INSTRUCTION. Beginning with the first line of the data below, reproduce every line unchanged, ending with the line that holds "neck_end + CLEARANCE)], WEIGHT_TURNS))".

Extracted data entries.
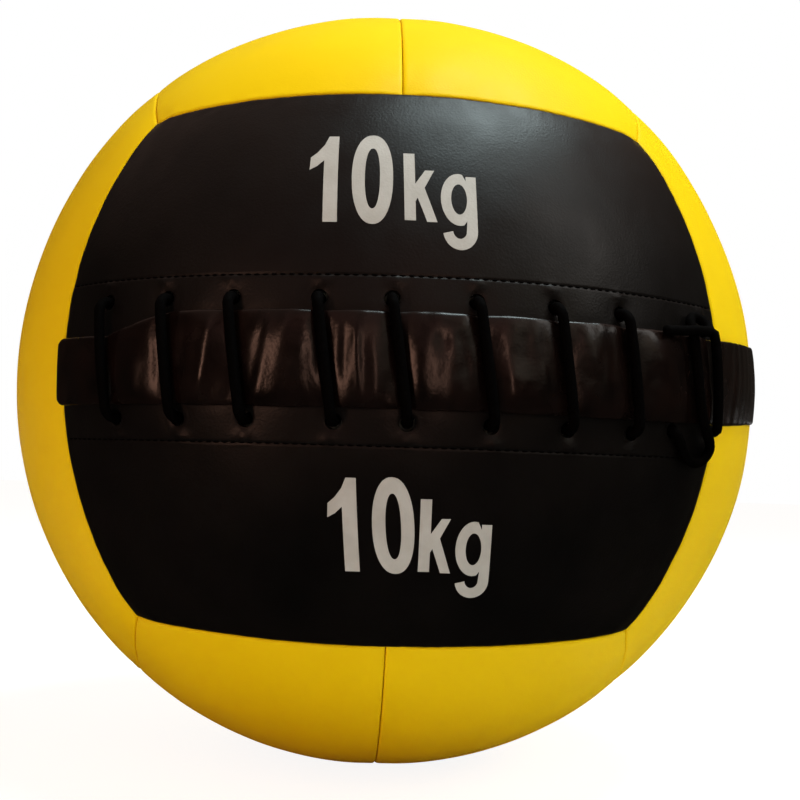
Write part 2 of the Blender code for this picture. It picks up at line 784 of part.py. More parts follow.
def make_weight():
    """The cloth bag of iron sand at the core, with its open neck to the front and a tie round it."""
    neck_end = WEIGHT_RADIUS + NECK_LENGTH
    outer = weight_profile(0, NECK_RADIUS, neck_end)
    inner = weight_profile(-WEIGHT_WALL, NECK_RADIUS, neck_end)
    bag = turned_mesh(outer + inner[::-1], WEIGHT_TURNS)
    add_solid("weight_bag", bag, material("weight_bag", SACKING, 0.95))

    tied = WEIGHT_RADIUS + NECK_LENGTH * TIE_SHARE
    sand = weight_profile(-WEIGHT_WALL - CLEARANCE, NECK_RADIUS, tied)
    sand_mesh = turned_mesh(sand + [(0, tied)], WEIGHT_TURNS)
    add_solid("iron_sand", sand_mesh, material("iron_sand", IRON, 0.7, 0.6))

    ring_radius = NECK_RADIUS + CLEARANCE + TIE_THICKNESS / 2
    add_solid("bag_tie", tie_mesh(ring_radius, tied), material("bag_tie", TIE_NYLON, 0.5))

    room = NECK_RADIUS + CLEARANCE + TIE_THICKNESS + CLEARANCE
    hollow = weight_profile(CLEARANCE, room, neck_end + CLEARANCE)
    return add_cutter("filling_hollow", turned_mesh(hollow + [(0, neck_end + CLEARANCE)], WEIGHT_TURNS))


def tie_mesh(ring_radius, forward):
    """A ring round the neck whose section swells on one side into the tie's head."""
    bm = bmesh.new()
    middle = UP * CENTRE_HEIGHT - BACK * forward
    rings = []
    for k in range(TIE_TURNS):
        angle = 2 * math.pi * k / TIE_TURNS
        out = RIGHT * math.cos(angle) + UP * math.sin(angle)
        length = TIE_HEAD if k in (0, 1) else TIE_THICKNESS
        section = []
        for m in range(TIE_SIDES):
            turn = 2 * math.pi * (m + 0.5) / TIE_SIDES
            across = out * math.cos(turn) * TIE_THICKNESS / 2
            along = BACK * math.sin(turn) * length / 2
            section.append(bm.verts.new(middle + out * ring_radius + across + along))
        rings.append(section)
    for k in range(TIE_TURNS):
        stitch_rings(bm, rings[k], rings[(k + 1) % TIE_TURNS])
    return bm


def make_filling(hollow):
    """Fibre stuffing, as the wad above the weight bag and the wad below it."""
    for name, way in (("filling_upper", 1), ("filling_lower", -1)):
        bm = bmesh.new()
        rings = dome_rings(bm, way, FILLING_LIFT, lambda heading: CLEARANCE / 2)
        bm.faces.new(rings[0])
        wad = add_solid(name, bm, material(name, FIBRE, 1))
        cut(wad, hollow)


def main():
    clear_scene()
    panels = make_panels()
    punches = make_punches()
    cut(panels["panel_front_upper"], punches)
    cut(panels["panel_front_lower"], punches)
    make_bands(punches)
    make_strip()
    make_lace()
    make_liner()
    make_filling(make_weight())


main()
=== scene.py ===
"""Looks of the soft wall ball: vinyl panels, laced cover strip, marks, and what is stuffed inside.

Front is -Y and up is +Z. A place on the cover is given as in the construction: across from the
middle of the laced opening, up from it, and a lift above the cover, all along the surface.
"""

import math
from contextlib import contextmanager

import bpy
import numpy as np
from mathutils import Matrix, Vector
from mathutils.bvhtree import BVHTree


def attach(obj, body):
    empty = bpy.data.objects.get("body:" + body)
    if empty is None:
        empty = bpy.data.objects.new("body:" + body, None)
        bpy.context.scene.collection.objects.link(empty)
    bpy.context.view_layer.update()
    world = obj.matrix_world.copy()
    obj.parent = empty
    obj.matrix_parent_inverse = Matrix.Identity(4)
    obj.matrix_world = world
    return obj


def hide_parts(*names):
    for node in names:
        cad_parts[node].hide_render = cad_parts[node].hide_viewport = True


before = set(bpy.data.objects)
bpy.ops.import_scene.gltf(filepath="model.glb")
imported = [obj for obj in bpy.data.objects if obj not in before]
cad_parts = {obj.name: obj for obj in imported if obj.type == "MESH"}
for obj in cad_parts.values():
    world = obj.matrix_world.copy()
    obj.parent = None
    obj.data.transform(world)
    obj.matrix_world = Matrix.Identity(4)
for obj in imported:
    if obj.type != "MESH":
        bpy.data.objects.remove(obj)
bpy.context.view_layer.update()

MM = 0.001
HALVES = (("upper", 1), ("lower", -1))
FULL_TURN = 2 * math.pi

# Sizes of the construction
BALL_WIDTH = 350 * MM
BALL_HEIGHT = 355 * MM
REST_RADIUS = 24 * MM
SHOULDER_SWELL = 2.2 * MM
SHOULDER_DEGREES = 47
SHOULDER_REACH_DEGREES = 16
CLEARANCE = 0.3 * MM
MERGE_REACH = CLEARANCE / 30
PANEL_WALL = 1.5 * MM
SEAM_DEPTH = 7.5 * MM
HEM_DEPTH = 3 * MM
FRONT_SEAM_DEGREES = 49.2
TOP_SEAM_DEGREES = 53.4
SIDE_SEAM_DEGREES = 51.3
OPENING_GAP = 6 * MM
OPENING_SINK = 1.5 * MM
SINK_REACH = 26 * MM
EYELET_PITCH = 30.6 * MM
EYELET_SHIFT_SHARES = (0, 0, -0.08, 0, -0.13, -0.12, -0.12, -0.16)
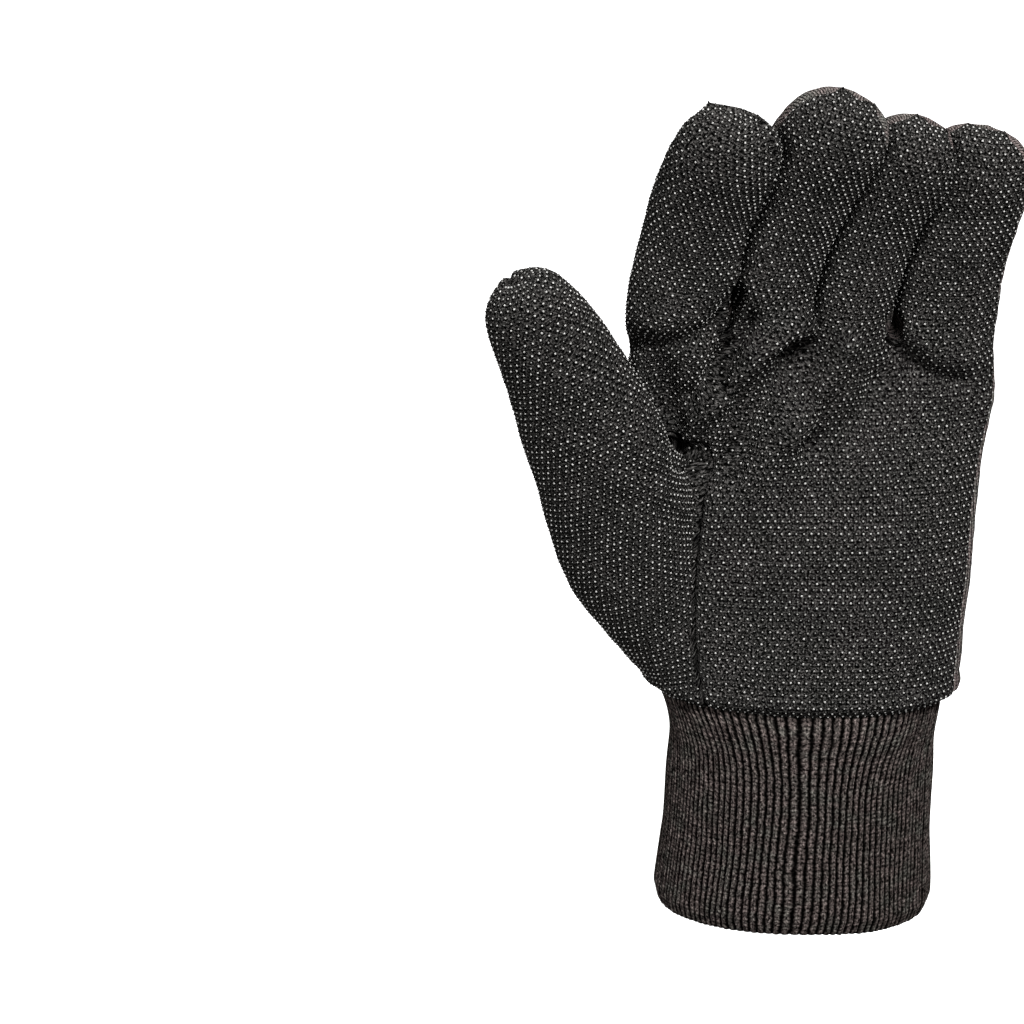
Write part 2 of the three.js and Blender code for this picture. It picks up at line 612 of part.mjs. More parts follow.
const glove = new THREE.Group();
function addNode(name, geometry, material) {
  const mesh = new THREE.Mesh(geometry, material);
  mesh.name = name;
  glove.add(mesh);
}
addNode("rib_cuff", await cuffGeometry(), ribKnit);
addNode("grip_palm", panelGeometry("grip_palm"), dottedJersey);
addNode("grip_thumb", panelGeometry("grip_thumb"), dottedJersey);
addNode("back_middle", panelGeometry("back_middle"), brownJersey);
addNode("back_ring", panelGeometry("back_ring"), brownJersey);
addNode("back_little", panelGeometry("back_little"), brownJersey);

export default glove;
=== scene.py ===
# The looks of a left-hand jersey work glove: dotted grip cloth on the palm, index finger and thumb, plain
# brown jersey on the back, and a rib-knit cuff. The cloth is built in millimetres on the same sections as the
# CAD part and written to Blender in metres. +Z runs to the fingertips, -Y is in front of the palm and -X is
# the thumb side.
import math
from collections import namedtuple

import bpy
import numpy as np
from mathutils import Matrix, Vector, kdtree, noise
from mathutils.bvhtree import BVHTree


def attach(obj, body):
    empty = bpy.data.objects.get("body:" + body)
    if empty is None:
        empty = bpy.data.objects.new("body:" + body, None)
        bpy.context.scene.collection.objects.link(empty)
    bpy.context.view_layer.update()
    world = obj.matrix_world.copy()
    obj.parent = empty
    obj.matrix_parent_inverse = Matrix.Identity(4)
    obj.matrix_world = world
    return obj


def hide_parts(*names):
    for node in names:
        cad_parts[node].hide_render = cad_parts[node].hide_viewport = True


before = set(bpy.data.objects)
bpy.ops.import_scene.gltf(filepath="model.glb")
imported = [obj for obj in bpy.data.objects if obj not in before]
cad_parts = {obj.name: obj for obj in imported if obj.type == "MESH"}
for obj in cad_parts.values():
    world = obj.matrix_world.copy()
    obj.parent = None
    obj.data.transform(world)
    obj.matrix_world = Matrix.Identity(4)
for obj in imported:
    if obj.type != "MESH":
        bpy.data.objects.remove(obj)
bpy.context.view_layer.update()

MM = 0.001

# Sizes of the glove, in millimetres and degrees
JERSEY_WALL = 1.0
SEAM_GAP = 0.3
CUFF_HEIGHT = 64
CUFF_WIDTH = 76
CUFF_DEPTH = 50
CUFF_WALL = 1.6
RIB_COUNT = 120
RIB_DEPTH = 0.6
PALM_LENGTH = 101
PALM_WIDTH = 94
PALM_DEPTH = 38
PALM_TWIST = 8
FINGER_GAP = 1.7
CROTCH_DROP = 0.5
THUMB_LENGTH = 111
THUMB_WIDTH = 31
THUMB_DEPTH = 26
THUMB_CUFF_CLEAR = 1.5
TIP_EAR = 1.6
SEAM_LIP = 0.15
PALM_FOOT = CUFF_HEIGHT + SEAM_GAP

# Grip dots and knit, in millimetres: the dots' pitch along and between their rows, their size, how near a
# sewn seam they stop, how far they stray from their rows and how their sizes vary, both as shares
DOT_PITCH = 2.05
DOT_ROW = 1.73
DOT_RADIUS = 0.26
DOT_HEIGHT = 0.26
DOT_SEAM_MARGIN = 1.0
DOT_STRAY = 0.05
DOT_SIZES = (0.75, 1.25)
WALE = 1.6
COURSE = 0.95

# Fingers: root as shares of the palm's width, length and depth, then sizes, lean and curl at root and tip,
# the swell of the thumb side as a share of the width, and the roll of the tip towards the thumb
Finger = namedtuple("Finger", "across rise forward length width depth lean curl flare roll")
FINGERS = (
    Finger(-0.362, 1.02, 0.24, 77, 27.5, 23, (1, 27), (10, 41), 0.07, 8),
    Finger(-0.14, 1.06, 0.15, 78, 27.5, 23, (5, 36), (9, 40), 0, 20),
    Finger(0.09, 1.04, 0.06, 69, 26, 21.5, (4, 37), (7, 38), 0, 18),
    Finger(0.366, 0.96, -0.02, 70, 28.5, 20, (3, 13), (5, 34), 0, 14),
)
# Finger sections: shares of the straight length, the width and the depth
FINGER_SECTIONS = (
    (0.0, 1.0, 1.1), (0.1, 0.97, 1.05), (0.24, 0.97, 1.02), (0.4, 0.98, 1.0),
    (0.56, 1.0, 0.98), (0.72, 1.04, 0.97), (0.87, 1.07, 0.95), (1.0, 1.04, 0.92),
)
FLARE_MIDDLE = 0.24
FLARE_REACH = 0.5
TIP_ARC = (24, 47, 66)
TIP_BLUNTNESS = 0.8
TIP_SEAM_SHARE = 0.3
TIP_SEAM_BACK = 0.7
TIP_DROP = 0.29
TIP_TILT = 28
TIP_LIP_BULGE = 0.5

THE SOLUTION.
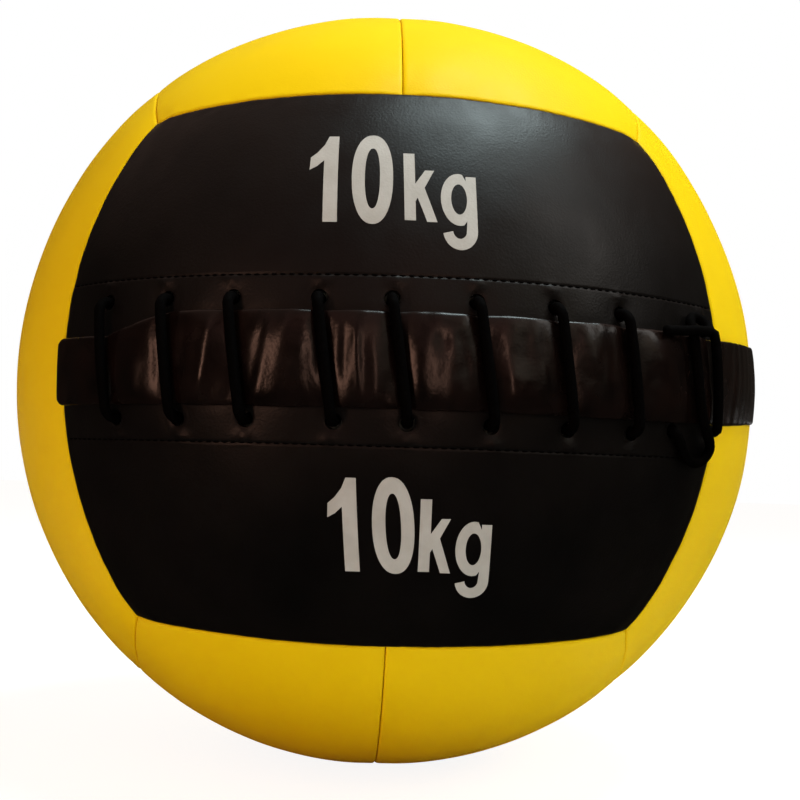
Write part 2 of the Blender code for this picture. It picks up at line 784 of part.py. More parts follow.
def make_weight():
    """The cloth bag of iron sand at the core, with its open neck to the front and a tie round it."""
    neck_end = WEIGHT_RADIUS + NECK_LENGTH
    outer = weight_profile(0, NECK_RADIUS, neck_end)
    inner = weight_profile(-WEIGHT_WALL, NECK_RADIUS, neck_end)
    bag = turned_mesh(outer + inner[::-1], WEIGHT_TURNS)
    add_solid("weight_bag", bag, material("weight_bag", SACKING, 0.95))

    tied = WEIGHT_RADIUS + NECK_LENGTH * TIE_SHARE
    sand = weight_profile(-WEIGHT_WALL - CLEARANCE, NECK_RADIUS, tied)
    sand_mesh = turned_mesh(sand + [(0, tied)], WEIGHT_TURNS)
    add_solid("iron_sand", sand_mesh, material("iron_sand", IRON, 0.7, 0.6))

    ring_radius = NECK_RADIUS + CLEARANCE + TIE_THICKNESS / 2
    add_solid("bag_tie", tie_mesh(ring_radius, tied), material("bag_tie", TIE_NYLON, 0.5))

    room = NECK_RADIUS + CLEARANCE + TIE_THICKNESS + CLEARANCE
    hollow = weight_profile(CLEARANCE, room, neck_end + CLEARANCE)
    return add_cutter("filling_hollow", turned_mesh(hollow + [(0, neck_end + CLEARANCE)], WEIGHT_TURNS))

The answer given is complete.